Terpisah, Ketua Bawaslu Sumut Safrida menyatakan setiap orang yang melanggar pasal 510 yang menghalangi pemilih untuk memilih hak pilihnya akan mendapatkan sanksi 2 tahun penjara dan denda 24 juta rupiah.

Sedangkan ancaman bagi orang yang melanggar Pasal 517 terkait dengan orang yang menggagalkan pemungut suara itu paling lama 5 tahun penjara dan denda 60 juta rupiah. "Kalau Pasal 511 orang yang menghalangi seseorang pada saat pendaftaran pemilih. Pasal ini berlaku ketika pendataan pemilih dan tidak bisa dipakai lagi untuk sekarang,"ujarnya.

Sama halnya dengan Pasal 530 yang di mana bersangkutan kepada perusahaan pencetakan surat suara. "Perusahaan tersebut akan dikenakan sanksi apabila tidak menjaga kerahasiaan surat suara, keamanan dan keutuhannya. Tapi inikan sudah lewat. Jadi ada beberapa pasal yang tidak bisa diterapkan sekarang," katanya.

Pasal yang bisa digunakan sekarang adalah pasal yang menghalangi orang menggunakan hak pilih, melakukan kegiatan yang menimbulkan gangguan ketertiban di masyarakat. "Orang yang sengaja menghilangkan hak pilih, seperti orang yang sudah mengantre tapi tidak boleh lagi memilih, orang yang menggagalkan pemungutan. Kesemua ini adalah pasal yang masih bisa digunakan sekarang. Seperti Pasal 510 dan 517," terangnya.
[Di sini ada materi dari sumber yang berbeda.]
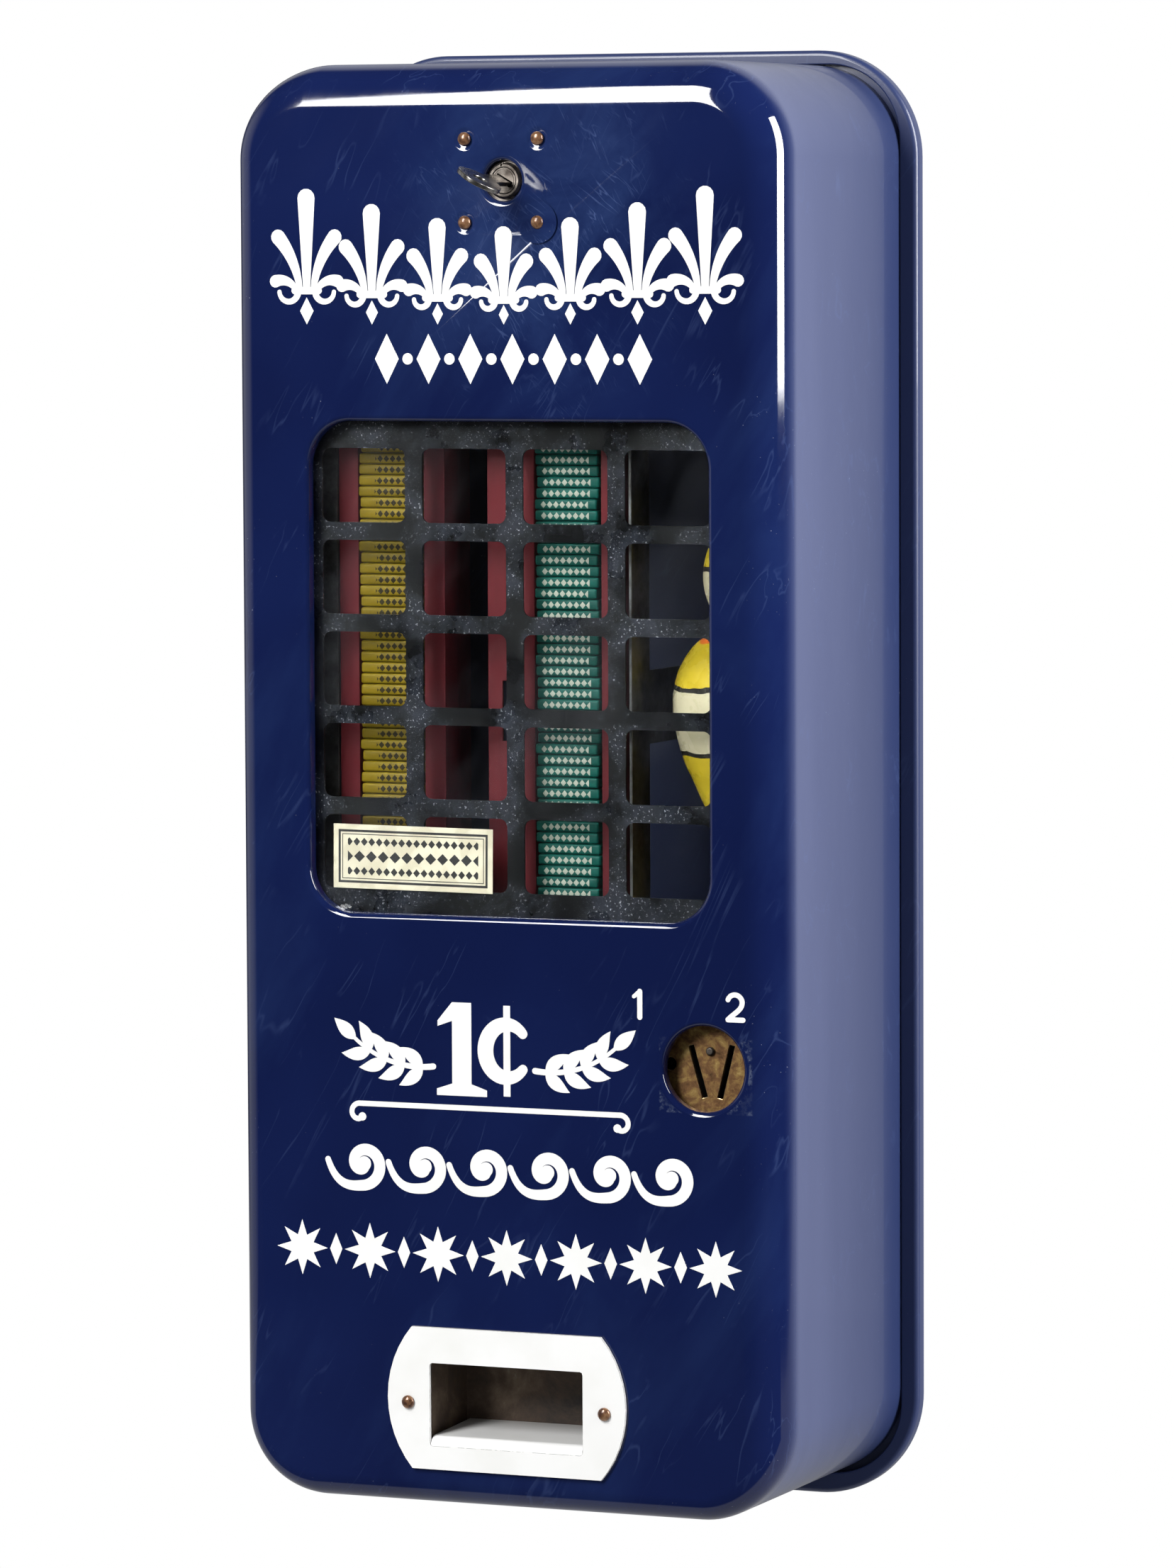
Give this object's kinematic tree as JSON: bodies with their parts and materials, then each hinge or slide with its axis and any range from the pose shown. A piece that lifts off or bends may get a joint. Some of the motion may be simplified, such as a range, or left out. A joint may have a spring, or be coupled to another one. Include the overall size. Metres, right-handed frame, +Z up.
{
  "type": "wall-mounted gum vending machine",
  "caption": "Wall-hung clockwork gum vending machine: enamelled lift-off cover with guarded window, lock, coin plate and delivery chute on a dished back plate.",
  "frame": {"origin": "centre of the back plate's rear flat face, on the wall", "axes": "+Z up, +Y into the wall, -Y out of the machine's front, +X to the right seen from the front"},
  "size_m": [0.222, 0.1478, 0.5206],
  "materials": {
    "navy_enamel": "glossy vitreous enamel",
    "white_enamel": "glossy vitreous enamel",
    "black_paint": "satin black",
    "maroon_paint": "satin paint",
    "steel": "dull plated steel",
    "nickel": "worn nickel plate",
    "brass": "tarnished",
    "copper": "browned copper",
    "brown_steel": "dark patina",
    "glass": "clear",
    "cream_paper": "matte",
    "yellow_paper": "waxed wrapper",
    "teal_paper": "waxed wrapper",
    "yellow_tin": "satin paint",
    "cream_tin": "satin paint"
  },
  "bodies": {
    "chassis": {"back_plate": "navy_enamel", "cover_hanger_left": "steel", "cover_hanger_right": "steel", "catch_bracket": "steel", "side_frame_left": "steel", "side_frame_right": "steel", "column_shelf": "steel", "column_left": "maroon_paint", "column_right": "maroon_paint", "gum_stack_left": "yellow_paper", "gum_stack_right": "teal_paper", "lever_shaft": "steel", "delivery_chute": "brown_steel", "motor_back_plate": "brass", "motor_front_plate": "brass", "turntable_bracket": "steel", "coin_plate": "brass", "coin_plate_rivet": "nickel", "coin_bracket": "steel", "coin_runway_left": "steel", "coin_runway_right": "steel", "trip_pin": "steel", "coin_tray": "steel"},
    "cover": {"front_cover": "navy_enamel", "window_glass": "glass", "window_label": "cream_paper", "guard_grille": "black_paint", "grille_clip_top": "steel", "grille_clip_bottom": "steel", "lock_plate": "steel", "lock_rivet_1": "copper", "lock_rivet_2": "copper", "lock_rivet_3": "copper", "lock_rivet_4": "copper", "lock_barrel": "nickel", "delivery_plate": "white_enamel", "delivery_rivet_1": "copper", "delivery_rivet_2": "copper"},
    "lock": {"lock_plug": "nickel", "lock_cam": "steel"},
    "key": {"key": "nickel"},
    "follower_left": {"follower_left": "black_paint"},
    "follower_right": {"follower_right": "black_paint"},
    "ejector_left": {"ejector_left": "steel", "vend_pack_left": "yellow_paper"},
    "ejector_right": {"ejector_right": "steel", "vend_pack_right": "teal_paper"},
    "push_lever_left": {"push_lever_left": "steel"},
    "push_lever_right": {"push_lever_right": "steel"},
    "drive": {"spring_barrel": "brass"},
    "winding": {"winding_key": "brass"},
    "second": {"second_wheel": "steel"},
    "governor": {"governor_fan": "steel"},
    "turntable": {"crown_wheel": "brass", "turntable": "steel", "figure_body": "yellow_tin", "figure_head": "cream_tin"},
    "trip_lever_left": {"trip_lever_left": "brass"},
    "trip_lever_right": {"trip_lever_right": "brass"}
  },
  "joints": [
    {"name": "cover_slide", "type": "slide", "parent": "chassis", "child": "cover", "axis": [0, -1, 0], "range_m": [0, 0.15]},
    {"name": "lock_turn", "type": "hinge", "parent": "cover", "child": "lock", "pos_m": [0, -0.1187, 0.21385], "axis": [0, 1, 0], "range_deg": [0, 90]},
    {"name": "key_slide", "type": "slide", "parent": "lock", "child": "key", "axis": [0, -1, 0], "range_m": [0, 0.03]},
    {"name": "follower_left_lift", "type": "slide", "parent": "chassis", "child": "follower_left", "axis": [0, 0, 1], "range_m": [0, 0.025]},
    {"name": "follower_right_lift", "type": "slide", "parent": "chassis", "child": "follower_right", "axis": [0, 0, 1], "range_m": [0, 0.025]},
    {"name": "ejector_left_slide", "type": "slide", "parent": "chassis", "child": "ejector_left", "axis": [0, -1, 0], "range_m": [0, 0.017]},
    {"name": "ejector_right_slide", "type": "slide", "parent": "chassis", "child": "ejector_right", "axis": [0, -1, 0], "range_m": [0, 0.017]},
    {"name": "push_left_swing", "type": "hinge", "parent": "chassis", "child": "push_lever_left", "pos_m": [-0.0517, -0.03, -0.11255], "axis": [1, 0, 0], "range_deg": [-28, 0]},
    {"name": "push_right_swing", "type": "hinge", "parent": "chassis", "child": "push_lever_right", "pos_m": [0.0162, -0.03, -0.11255], "axis": [1, 0, 0], "range_deg": [-28, 0]},
    {"name": "drive_spin", "type": "hinge", "parent": "chassis", "child": "drive", "pos_m": [0.06851, -0.05, -0.13072], "axis": [0, 1, 0], "continuous": true},
    {"name": "winding_spin", "type": "hinge", "parent": "chassis", "child": "winding", "pos_m": [0.06851, -0.05, -0.13072], "axis": [0, 1, 0], "continuous": true},
    {"name": "second_spin", "type": "hinge", "parent": "chassis", "child": "second", "pos_m": [0.0745, -0.05, -0.10255], "axis": [0, 1, 0], "continuous": true},
    {"name": "governor_spin", "type": "hinge", "parent": "chassis", "child": "governor", "pos_m": [0.06252, -0.05, -0.09077], "axis": [0, 1, 0], "continuous": true},
    {"name": "turntable_spin", "type": "hinge", "parent": "chassis", "child": "turntable", "pos_m": [0.0745, -0.079, -0.0535], "axis": [0, 0, 1], "continuous": true},
    {"name": "trip_left_swing", "type": "hinge", "parent": "chassis", "child": "trip_lever_left", "pos_m": [0.0719, -0.0925, -0.15255], "axis": [1, 0, 0], "range_deg": [0, 15], "stiffness_Nm_per_rad": 0.002, "springref_deg": -11.46},
    {"name": "trip_right_swing", "type": "hinge", "parent": "chassis", "child": "trip_lever_right", "pos_m": [0.0775, -0.0925, -0.15255], "axis": [1, 0, 0], "range_deg": [0, 15], "stiffness_Nm_per_rad": 0.002, "springref_deg": -11.46}
  ],
  "couplings": [
    {"joint": "push_left_swing", "follows": "ejector_left_slide", "rad_per_m": -27.4},
    {"joint": "push_right_swing", "follows": "ejector_right_slide", "rad_per_m": -27.4},
    {"joint": "second_spin", "follows": "drive_spin", "ratio": -5},
    {"joint": "governor_spin", "follows": "drive_spin", "ratio": 30},
    {"joint": "turntable_spin", "follows": "drive_spin", "ratio": 2.5}
  ]
}
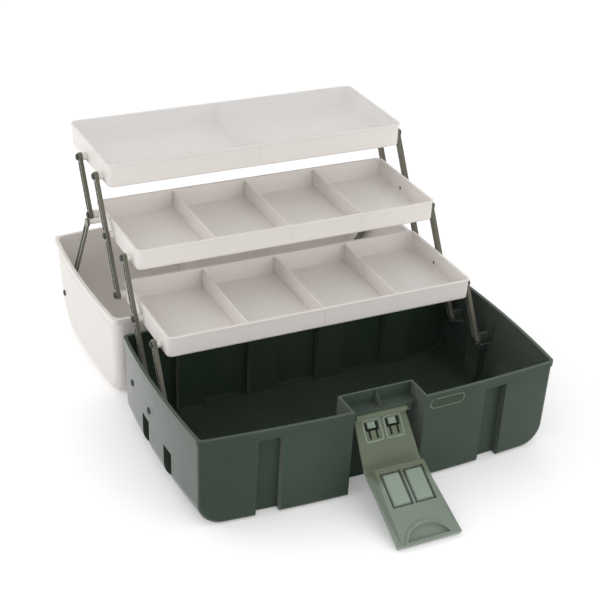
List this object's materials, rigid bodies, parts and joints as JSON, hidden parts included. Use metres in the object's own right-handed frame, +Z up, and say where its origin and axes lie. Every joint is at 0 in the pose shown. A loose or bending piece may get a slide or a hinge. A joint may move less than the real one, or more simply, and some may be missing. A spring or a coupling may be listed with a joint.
{
  "type": "tackle cabinet",
  "caption": "Portable tackle cabinet with a hinged lid that swings back and raises stacked cantilever trays, a front drop latch and a carrying handle.",
  "frame": {"origin": "middle of the base between its rim corners, on the surface that it stands on", "axes": "+X to the right along the front, +Y to the back, where the open lid lies, +Z up"},
  "size_m": [0.454, 0.6228, 0.2766],
  "materials": {
    "green_plastic": "satin moulded",
    "milky_plastic": "translucent moulded",
    "dark_pins": "moulded",
    "steel_rod": "drawn",
    "clear_sheet": "clear sheet"
  },
  "bodies": {
    "base": {"base_shell": "green_plastic", "base_arm_pins": "dark_pins", "latch_hinge_pin": "steel_rod", "hinge_rods": "steel_rod"},
    "lid": {"lid_shell": "milky_plastic", "lid_link_pins": "dark_pins", "handle_pins": "steel_rod"},
    "handle": {"handle": "green_plastic"},
    "latch": {"latch": "green_plastic"},
    "lower_tray": {"lower_tray": "milky_plastic", "lower_tray_pins": "dark_pins", "lower_tray_divider_1": "milky_plastic", "lower_tray_divider_2": "milky_plastic", "lower_tray_divider_3": "milky_plastic"},
    "middle_tray": {"middle_tray": "milky_plastic", "middle_tray_pins": "dark_pins", "middle_tray_divider_1": "milky_plastic", "middle_tray_divider_2": "milky_plastic", "middle_tray_divider_3": "milky_plastic"},
    "upper_tray": {"upper_tray": "milky_plastic", "upper_tray_pins": "dark_pins", "upper_tray_divider_1": "milky_plastic"},
    "tray_cover": {"tray_cover": "clear_sheet"},
    "front_lower_arms": {"front_lower_arm_left": "green_plastic", "front_lower_arm_right": "green_plastic"},
    "long_lower_arms": {"long_lower_arm_left": "green_plastic", "long_lower_arm_right": "green_plastic"},
    "long_upper_arms": {"long_upper_arm_left": "green_plastic", "long_upper_arm_right": "green_plastic"},
    "rear_upper_arms": {"rear_upper_arm_left": "green_plastic", "rear_upper_arm_right": "green_plastic"},
    "lid_links": {"lid_link_left": "green_plastic", "lid_link_right": "green_plastic"}
  },
  "joints": [
    {"name": "lid_hinge", "type": "hinge", "parent": "base", "child": "lid", "pos_m": [0, 0.1315, 0.1149], "axis": [1, 0, 0], "range_deg": [0, 180]},
    {"name": "handle_fold", "type": "hinge", "parent": "lid", "child": "handle", "pos_m": [0, 0.2641, 0.0052], "axis": [-1, 0, 0], "range_deg": [0, 90]},
    {"name": "latch_swing", "type": "hinge", "parent": "base", "child": "latch", "pos_m": [0, -0.107, 0.0905], "axis": [-1, 0, 0], "range_deg": [0, 140.5]},
    {"name": "long_lower_arm_swing", "type": "hinge", "parent": "base", "child": "long_lower_arms", "pos_m": [0, 0.0814, 0.06907], "axis": [1, 0, 0], "range_deg": [0, 97.07]},
    {"name": "lower_tray_level", "type": "hinge", "parent": "long_lower_arms", "child": "lower_tray", "pos_m": [0, 0.1177, 0.1307], "axis": [1, 0, 0], "range_deg": [-97.07, 0]},
    {"name": "front_lower_arm_swing", "type": "hinge", "parent": "lower_tray", "child": "front_lower_arms", "pos_m": [0, 0.0567, 0.1307], "axis": [1, 0, 0], "range_deg": [0, 97.07]},
    {"name": "long_upper_arm_swing", "type": "hinge", "parent": "lower_tray", "child": "long_upper_arms", "pos_m": [0, 0.1787, 0.1307], "axis": [1, 0, 0], "range_deg": [0, 97.07]},
    {"name": "middle_tray_level", "type": "hinge", "parent": "long_upper_arms", "child": "middle_tray", "pos_m": [0, 0.215, 0.19233], "axis": [1, 0, 0], "range_deg": [-97.07, 0]},
    {"name": "rear_upper_arm_swing", "type": "hinge", "parent": "middle_tray", "child": "rear_upper_arms", "pos_m": [0, 0.276, 0.19233], "axis": [1, 0, 0], "range_deg": [0, 97.07]},
    {"name": "upper_tray_level", "type": "hinge", "parent": "long_upper_arms", "child": "upper_tray", "pos_m": [0, 0.2513, 0.25395], "axis": [1, 0, 0], "range_deg": [-97.07, 0]},
    {"name": "lid_link_swing", "type": "hinge", "parent": "lid", "child": "lid_links", "pos_m": [0, 0.34922, 0.049], "axis": [1, 0, 0], "range_deg": [0, 37.54]},
    {"name": "cover_lift", "type": "slide", "parent": "upper_tray", "child": "tray_cover", "axis": [0, 0, 1], "range_m": [0, 0.008]}
  ],
  "couplings": [
    {"joint": "long_lower_arm_swing", "follows": "lid_hinge", "ratio": 0.53899},
    {"joint": "lower_tray_level", "follows": "lid_hinge", "ratio": -0.53899},
    {"joint": "front_lower_arm_swing", "follows": "lid_hinge", "ratio": 0.53899},
    {"joint": "long_upper_arm_swing", "follows": "lid_hinge", "ratio": 0.53899},
    {"joint": "middle_tray_level", "follows": "lid_hinge", "ratio": -0.53899},
    {"joint": "rear_upper_arm_swing", "follows": "lid_hinge", "ratio": 0.53899},
    {"joint": "upper_tray_level", "follows": "lid_hinge", "ratio": -0.53899},
    {"joint": "lid_link_swing", "follows": "lid_hinge", "ratio": 0.20825}
  ]
}
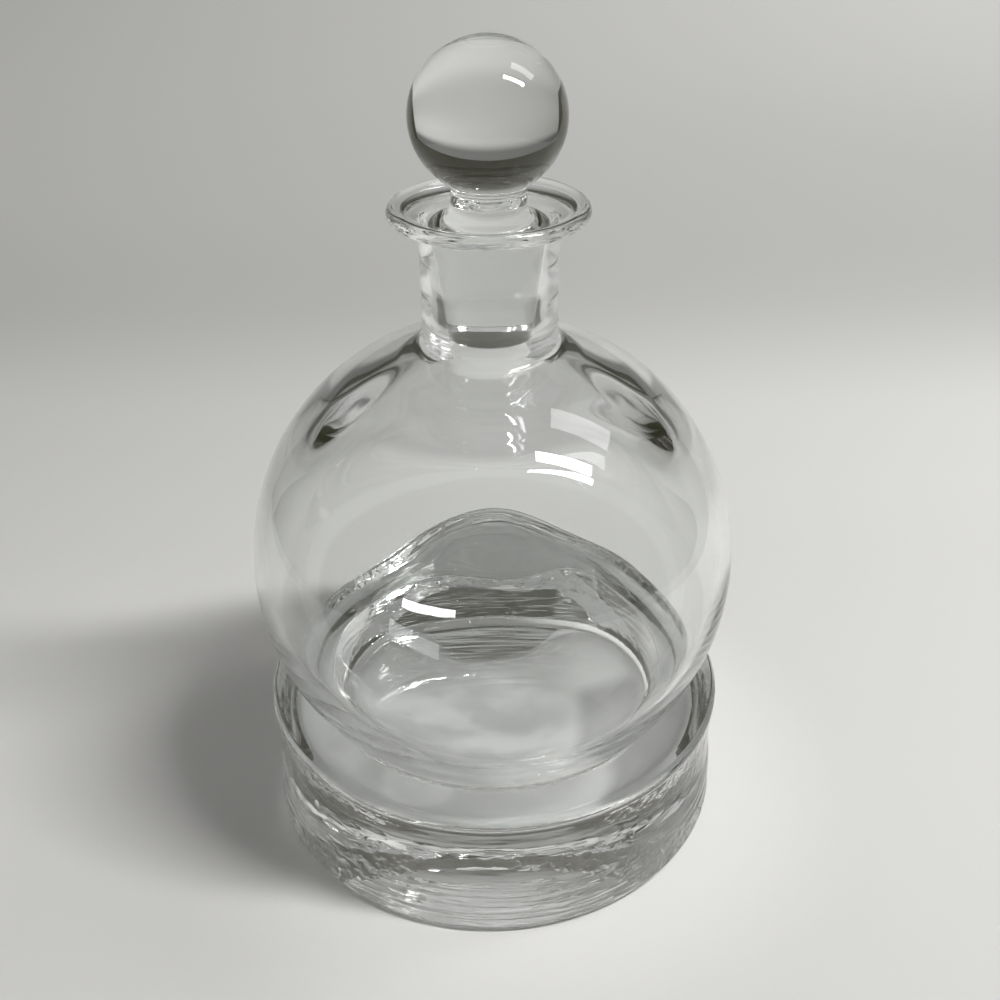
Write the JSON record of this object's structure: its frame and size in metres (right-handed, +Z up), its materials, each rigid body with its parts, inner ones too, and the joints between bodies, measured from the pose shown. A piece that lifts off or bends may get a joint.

Sementara untuk Pasal 531 ini juga masih bisa digunakan.

Karena isi dari pasal tersebut menyatakan akan orang yang melakukan kegiatan dan menimbulkan gangguan ketertiban di masyarakat akan mendapat sanksi hukuman. "Hukumannya sama seperti Pasal 510, sanksi 2 tahun penjara dan denda 24 juta, rupiaj," pungkasnya.